Wait for the Lord! That’s how Psalm 27 ends. The realistic optimism that exudes from this psalm is tempered by those four words. The admonition to wait comes from a place of deep confidence, a confidence that we can assume was forged in the crucible of distress. David’s life, to whom we attribute this psalm, was not all roses and sunshine.

What might make this psalm difficult to preach is our general unfamiliarity with the kind of mortal peril David experienced. While I do not want to minimize the hardships people in our congregations face, the fact remains that in the North American context, a good many Christians live lives of comfort, abundance, and relative peace. In some of our congregations, the enemy that we believe encamps around us (verse 3) is the opposing political party or immigrants who have come to irrevocably change America and steal our jobs. At the same time, a psalm like this provides the opportunity to name the legitimate evil present in your specific context. What are the besetting issues of your community? Who or what is lurking in the shadows threatening to “devour [our] flesh (verse 2)?”

With the evil named, we can proceed with our response to it. Usually, when we name the sin and injustice plaguing our world, our first response might be to discern how to confront it in a redemptive manner. For instance, when we are confronted with the evil of racial injustice, we are inclined to take measures to promote awareness of the issue and proclaim possible practices that might lead to a more just and Christ-like world. So long as we do those things in prayerful discernment and the power of the Spirit, it’s the right move to make. But something else is at work in the psalm.

The center of this psalm is doxological, and rightly so. David’s past experiences with God’s faithfulness prompt an outburst of praise mixed with calls for God to be faithful again. Amid the turmoil, when the enemy is all around, David passionately seeks to be in the presence of God. We don’t get the impression that David’s pleas for God’s salvation come with offers of David’s continued faithfulness. This is no, the airplane is in serious trouble, so I offer God my allegiance if only God would rescue me from impending death type scenario. No, David is confident in both his decision to live in doxological faithfulness to God and in God’s ability and desire to “hide me in his shelter in the day of trouble” (verse 5). With trouble all around, David lifts his head “making melody to the Lord” (verse 6).

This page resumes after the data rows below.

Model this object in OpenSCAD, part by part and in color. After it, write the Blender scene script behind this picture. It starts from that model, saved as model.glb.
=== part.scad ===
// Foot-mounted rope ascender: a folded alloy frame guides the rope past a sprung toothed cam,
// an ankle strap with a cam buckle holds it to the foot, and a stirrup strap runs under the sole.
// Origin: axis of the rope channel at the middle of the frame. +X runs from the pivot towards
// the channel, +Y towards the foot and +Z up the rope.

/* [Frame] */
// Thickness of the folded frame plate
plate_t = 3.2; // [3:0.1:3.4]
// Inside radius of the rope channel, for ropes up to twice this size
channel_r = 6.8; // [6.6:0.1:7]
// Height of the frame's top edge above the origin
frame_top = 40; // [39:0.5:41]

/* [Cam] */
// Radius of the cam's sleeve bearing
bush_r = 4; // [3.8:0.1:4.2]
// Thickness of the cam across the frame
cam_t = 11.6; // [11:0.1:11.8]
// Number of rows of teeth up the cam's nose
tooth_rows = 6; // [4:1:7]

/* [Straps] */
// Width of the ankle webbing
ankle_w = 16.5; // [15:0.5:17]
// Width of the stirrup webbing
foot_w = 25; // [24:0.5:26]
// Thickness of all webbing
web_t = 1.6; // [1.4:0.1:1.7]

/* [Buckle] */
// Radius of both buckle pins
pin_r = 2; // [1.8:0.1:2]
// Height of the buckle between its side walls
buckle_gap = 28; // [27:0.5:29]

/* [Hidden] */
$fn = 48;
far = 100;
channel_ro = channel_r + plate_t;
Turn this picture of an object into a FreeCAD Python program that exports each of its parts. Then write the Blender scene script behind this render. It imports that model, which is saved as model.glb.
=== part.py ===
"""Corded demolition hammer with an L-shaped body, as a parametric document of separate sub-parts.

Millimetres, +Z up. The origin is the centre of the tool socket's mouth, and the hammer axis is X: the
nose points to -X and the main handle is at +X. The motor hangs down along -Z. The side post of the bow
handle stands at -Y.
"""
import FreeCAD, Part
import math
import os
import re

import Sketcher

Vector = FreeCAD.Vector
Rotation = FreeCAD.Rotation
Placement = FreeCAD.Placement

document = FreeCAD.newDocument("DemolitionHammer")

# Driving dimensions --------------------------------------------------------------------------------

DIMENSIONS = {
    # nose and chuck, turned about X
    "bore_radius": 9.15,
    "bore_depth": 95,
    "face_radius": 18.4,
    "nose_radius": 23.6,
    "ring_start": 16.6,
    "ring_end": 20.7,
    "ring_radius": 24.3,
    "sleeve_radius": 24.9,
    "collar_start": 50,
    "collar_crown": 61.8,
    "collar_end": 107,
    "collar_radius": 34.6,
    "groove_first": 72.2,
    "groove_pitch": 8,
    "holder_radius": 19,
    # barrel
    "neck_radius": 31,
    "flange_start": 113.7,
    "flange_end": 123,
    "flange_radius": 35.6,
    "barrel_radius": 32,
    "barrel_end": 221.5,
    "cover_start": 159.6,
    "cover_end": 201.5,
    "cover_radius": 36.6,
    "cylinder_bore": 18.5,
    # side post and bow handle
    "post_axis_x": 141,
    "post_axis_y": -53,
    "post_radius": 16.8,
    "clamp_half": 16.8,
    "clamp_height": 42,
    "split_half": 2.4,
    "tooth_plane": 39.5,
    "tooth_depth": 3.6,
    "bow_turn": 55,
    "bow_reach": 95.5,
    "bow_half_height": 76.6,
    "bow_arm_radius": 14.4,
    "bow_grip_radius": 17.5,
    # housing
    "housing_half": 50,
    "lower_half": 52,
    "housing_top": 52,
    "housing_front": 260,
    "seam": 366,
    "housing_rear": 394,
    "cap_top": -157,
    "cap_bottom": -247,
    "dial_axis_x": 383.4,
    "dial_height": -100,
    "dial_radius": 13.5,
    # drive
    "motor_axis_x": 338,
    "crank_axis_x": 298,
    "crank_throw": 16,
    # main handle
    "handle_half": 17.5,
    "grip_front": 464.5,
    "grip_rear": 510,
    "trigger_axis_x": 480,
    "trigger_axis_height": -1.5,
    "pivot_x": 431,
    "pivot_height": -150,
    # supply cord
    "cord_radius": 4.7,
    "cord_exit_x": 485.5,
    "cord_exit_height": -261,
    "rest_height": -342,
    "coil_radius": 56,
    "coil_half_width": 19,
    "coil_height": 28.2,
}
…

Our praise often takes place after God’s deliverance becomes known. However, we get the sense that David, and subsequent generations in Israel, offer praise in the midst of their suffering. Israel’s praise is not contingent on God’s salvation. Israel can lift up praise amid suffering because they have witnessed God’s faithfulness over and over in the past. God’s faithfulness has been greater than the faithfulness of the most faithful parent. Israel’s praise is a statement of faith.

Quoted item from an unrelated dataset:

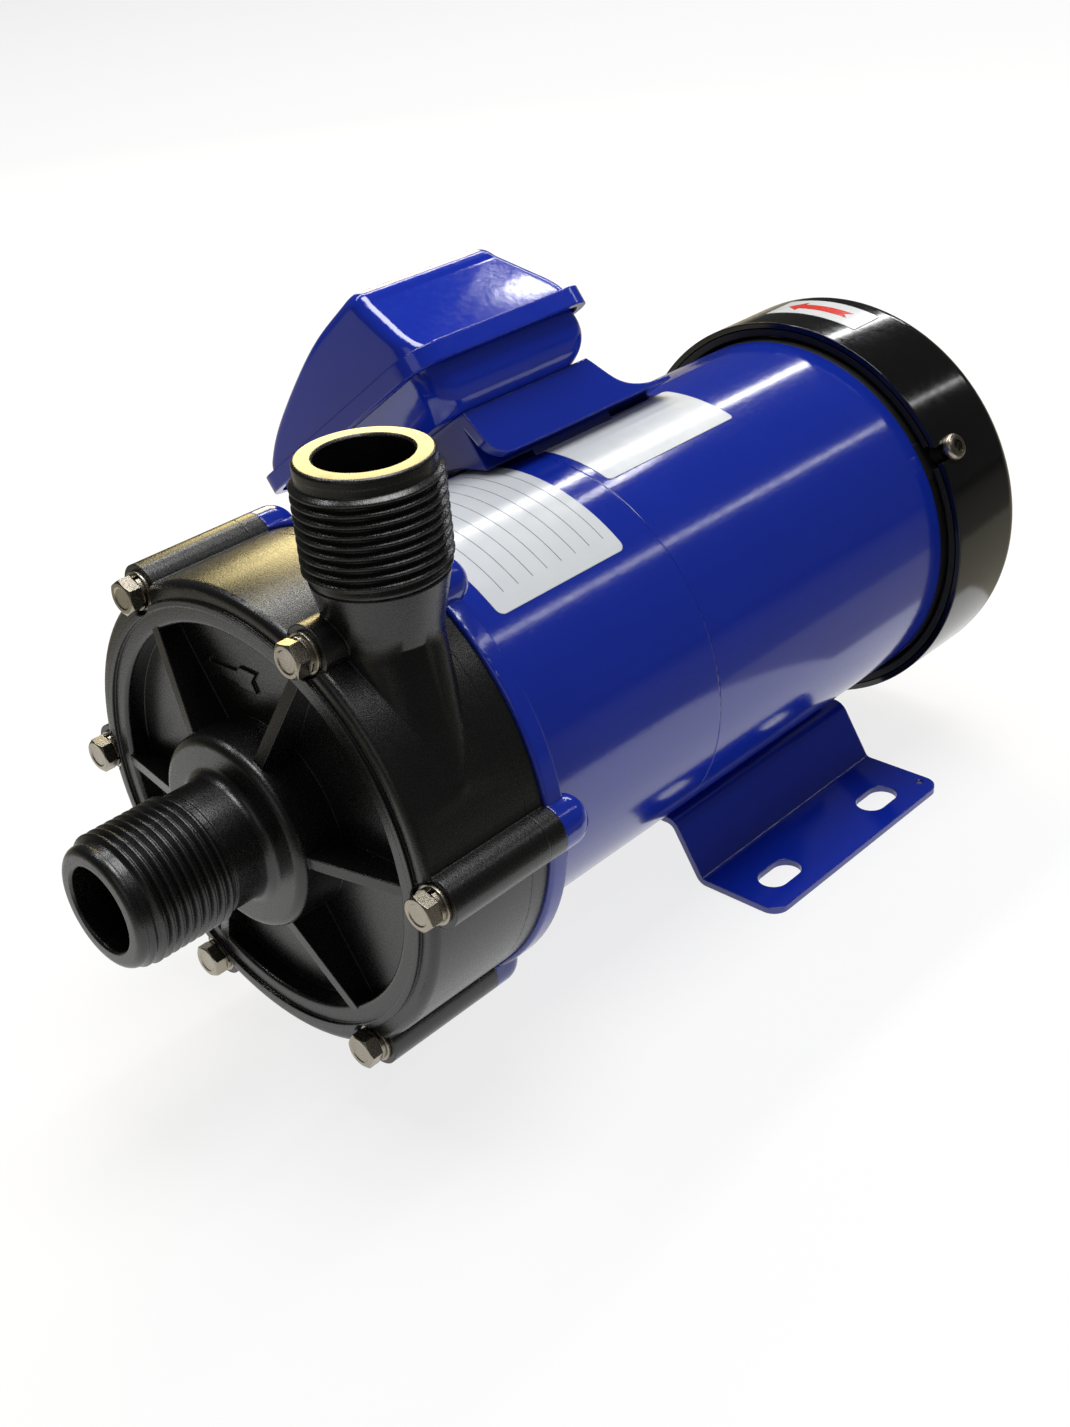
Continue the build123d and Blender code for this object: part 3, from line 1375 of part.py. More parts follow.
save(cable_grommet, "cable_grommet")
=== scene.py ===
"""Blender looks of a close-coupled magnetic drive pump.

Metres, +Z up, in the frame of the CAD model: the shaft runs along Y, the inlet faces -Y and the
fan is at the +Y end. Lengths are written in millimetres and multiplied by mm; lamps and camera
stand in metres. A station is a place along the shaft: the millimetres of its Y.
"""
import json
from math import atan2, cos, hypot, pi, radians, sin, tan

import bmesh
import bpy
from mathutils import Matrix, Vector


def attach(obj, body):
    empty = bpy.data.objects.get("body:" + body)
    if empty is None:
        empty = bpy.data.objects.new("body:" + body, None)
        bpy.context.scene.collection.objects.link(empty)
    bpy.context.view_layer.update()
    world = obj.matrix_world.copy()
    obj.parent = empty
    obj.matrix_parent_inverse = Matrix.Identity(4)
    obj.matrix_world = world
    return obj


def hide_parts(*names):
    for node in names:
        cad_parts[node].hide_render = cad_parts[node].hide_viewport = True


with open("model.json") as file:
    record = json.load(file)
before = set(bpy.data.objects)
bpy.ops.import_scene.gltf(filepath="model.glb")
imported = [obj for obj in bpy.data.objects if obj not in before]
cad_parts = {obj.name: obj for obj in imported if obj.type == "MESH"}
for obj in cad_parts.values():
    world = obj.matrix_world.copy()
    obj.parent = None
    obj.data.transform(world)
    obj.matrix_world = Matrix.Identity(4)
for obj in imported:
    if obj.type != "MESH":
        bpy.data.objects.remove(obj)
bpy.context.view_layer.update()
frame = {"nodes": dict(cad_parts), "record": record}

mm = 0.001
case = "pump_and_motor_case"
along_shaft = Vector((0, 1, 0))
upwards = Vector((0, 0, 1))

# Places of the ports and the fan cover, read from the frame, in millimetres


def reach(node):
    """Lowest and highest corner of a CAD node, in millimetres."""
    corners = [Vector(corner) / mm for corner in frame["nodes"][node].bound_box]
    return [Vector(pick(corner[axis] for corner in corners) for axis in range(3)) for pick in (min, max)]


mounts = {mount["name"]: mount for mount in frame["record"]["mounts"]}
shaft = Vector((0, 0, mounts["inlet"]["pos_m"][2]))
outlet_x, outlet_y = (place / mm for place in mounts["outlet"]["pos_m"][:2])
crest_radius = mounts["outlet"]["dims"]["r_mm"]
inlet_end = reach("front_casing")[0].y
outlet_top = reach("front_casing")[1].z
cover_front = reach("fan_cover")[0].y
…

But what happens when salvation doesn’t come in the form we expect or anticipate? Can we live in doxological faithfulness even as we suffer? Can we sing, pray, or read psalms like this one if we’ve been given over to the will of our adversaries? Do we continue to wait for the Lord?

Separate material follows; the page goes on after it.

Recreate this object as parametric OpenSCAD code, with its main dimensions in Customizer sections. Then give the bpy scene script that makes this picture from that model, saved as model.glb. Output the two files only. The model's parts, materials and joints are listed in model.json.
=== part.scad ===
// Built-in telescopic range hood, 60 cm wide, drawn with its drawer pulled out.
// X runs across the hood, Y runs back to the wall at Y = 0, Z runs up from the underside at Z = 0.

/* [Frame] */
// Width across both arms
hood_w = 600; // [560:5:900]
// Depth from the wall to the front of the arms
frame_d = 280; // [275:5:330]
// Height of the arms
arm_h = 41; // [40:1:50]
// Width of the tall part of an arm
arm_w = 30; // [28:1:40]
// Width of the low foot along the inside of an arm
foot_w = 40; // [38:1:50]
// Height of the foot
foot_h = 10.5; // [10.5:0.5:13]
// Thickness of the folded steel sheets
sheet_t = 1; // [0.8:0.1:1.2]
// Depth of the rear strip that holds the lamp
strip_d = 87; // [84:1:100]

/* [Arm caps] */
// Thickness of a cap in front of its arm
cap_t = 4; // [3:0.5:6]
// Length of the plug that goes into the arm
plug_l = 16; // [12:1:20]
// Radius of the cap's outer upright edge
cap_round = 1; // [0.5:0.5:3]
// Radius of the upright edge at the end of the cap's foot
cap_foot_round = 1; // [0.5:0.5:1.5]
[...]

For those who endure violence and suffer evil, and for those whose suffering is only mild inconvenience compared to actual suffering, the temptation is the same. In both situations, it remains challenging to wait for the Lord. Either we begin to believe that we can solve our problems by the strength of will and so take matters into our own hands, or we believe God has not been faithful. Either way, we are prone to resort to drastic and often violent measures to obtain salvation. When we take things into our own hands and refuse to wait for the Lord, living in doxological faithfulness becomes impossible.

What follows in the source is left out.